Companies that have seriously experienced Data Science transformation should not be recognized in any of the categories mentioned above. The question is how to reach that level of transformation...Data Science is considered the most popular profession today, but the bottom line is that a large number of organizations fail to successfully implement Data Science practices into their business and/or maximize the benefits of Data Science. The main reason for this is a fundamental misunderstanding and as a consequence the inability to provide the sound foundations of a Data Science organization, namely quality data and professional staff, not necessarily in that order. There is no correct answer to the question of whether for a successful data-driven business in companies, there should be "data already existing or Data Scientist". The only correct answer is that both are necessary for success, and the business needs to be able to intelligently orchestrate the organization and growth of the data and the team working with the data.
What defines data quality?
When we talk about data quality, there are two branches that stem from this node:
- data organization,
2. informativeness of data.
Although data organization is not necessarily the first step in introducing Data Science practices into the organization, it is certainly crucial if we want to achieve a serious business result. If the company is not able to initially assess the quality and quantity of the data it has, as well as those that would be useful to have for solving business problems, it is quite appropriate for the data organization to be temporarily in an ad-hoc manner. From the moment when the starting value of internal data, as well as the need for new data, and the scope and method of using it is determined, the organization of data in the form of an advanced data platform must become one of the top priorities of a data-driven company.
What a serious data platform should think about:
1.How to dynamically structure, organize, standardize and store data?
2. How to make stored data comfortable for further manipulation and transformation?
3. How to effectively deliver the result of the Data Science process to the user?
4. How to guarantee the security of confidential data?
The volume of data, the complexity of data transformations, and regulatory standards on data protection should be seen as the most important variables in the process of choosing a technology and architecture, which will fulfill the above-mentioned data platform needs.
The informativeness of the data, and the possibility to separate the signal from the noise, is what makes Data Science so "magical", and what can differentiate the company in the market. Validation of internal and/or finding external sources of data, which through the application of Data Science methods will contribute to the description/modeling of a real business problem, is a process that can begin even before having an advanced data organization. Moreover, the result of this step represents another important input for defining the final organization of the data. This is the segment that most serious data-driven companies mark as real data quality because it represents the moment when research begins to acquire a business dimension. Nevertheless, we should not forget that the overall quality of data, which is necessary for a long-term data strategy, is a synergy of healthy form and informative context.
Do you need a Data Scientist, Data Engineer or Data Analyst?

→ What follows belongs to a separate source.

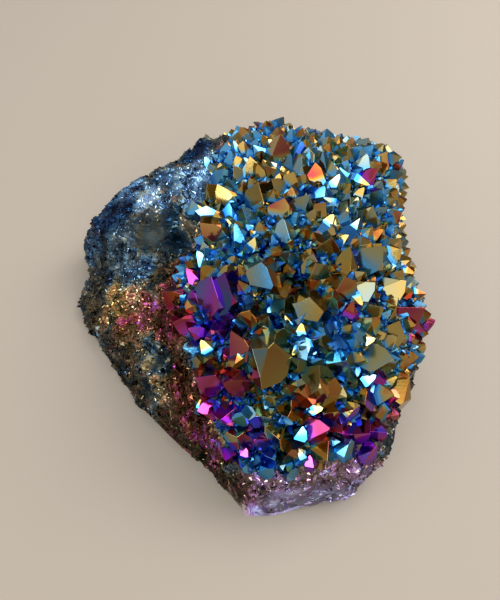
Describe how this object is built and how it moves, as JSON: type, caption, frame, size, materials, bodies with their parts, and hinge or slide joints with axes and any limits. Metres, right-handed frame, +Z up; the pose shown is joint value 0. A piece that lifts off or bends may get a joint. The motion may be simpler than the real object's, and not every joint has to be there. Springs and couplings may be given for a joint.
{
  "type": "aura druzy cluster",
  "caption": "Broken chunk of quartz with a crust of small pointed crystals on top, under an iridescent metal coating in gold, bronze, blue and violet.",
  "frame": {"origin": "under the middle of the chunk, on the flat face that it rests on", "axes": "+Z up out of the crystal field, +X to the right of the crystal field and away from the broken flank, +Y to the back, and the narrow broken tip of the chunk points to -Y"},
  "size_m": [0.0674, 0.0692, 0.0331],
  "materials": {
    "aura_coating": "iridescent metal coating on flat crystal faces, from gold and bronze on the points to deep blue in the gaps"
  },
  "bodies": {
    "root": {"druzy_cluster": "aura_coating"}
  },
  "joints": []
}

We have already touched on the fact that someone needs to organize and maintain the data, that someone needs to find value in the data, and that someone needs to translate that value into long-term profit for the company. Is Data Scientist the best fit for all these roles? The answer to this question largely depends on the size of the company, the amount of available data and the level of maturity of the data-driven strategy, as well as the Data Science department within the company. For smaller companies, or those just starting their data journey, a Data Scientist, as someone who possesses analytical and research skills, as well as an enviable knowledge of Data Science technologies, is the best first choice. However, when the level is reached where Data Science in the company begins to grow from research into a potential product, the necessary profiles that will support research, technical and analytical Data Science work should be clearly defined - if we wanted to summarize those definitions in a few keywords, it would look like this:
1.Data Scientist - extractor of information from data, i.e. generator of valid business ideas,
2. Data Engineer – generator of an advanced data platform,
3. Data Analyst - connector in the relationship Data Engineer - Data Scientist - business.
At first sight of different responsibilities, these roles, together with quality data, form an unbreakable environment necessary for the successful transformation of Data Science concepts and ideas into business.
Data Science as a new wave of business
If we understand and adopt all these steps, we come to the conclusion that Data Science should at least significantly participate in business management if we want to create a profitable data-driven organization. Data Science should be done by those who direct the business with the innovation of their results, and who can describe the results, purpose and benefits of their work for the company and its users in a transparent business language. Therefore, if we succeed in understanding Data Science as a new wave of business led by technically savvy, mathematically educated, business-driven individuals, we can say that we have successfully implemented Data Science in business and that, with an acceptable dose of randomness, we are moving "in the right direction".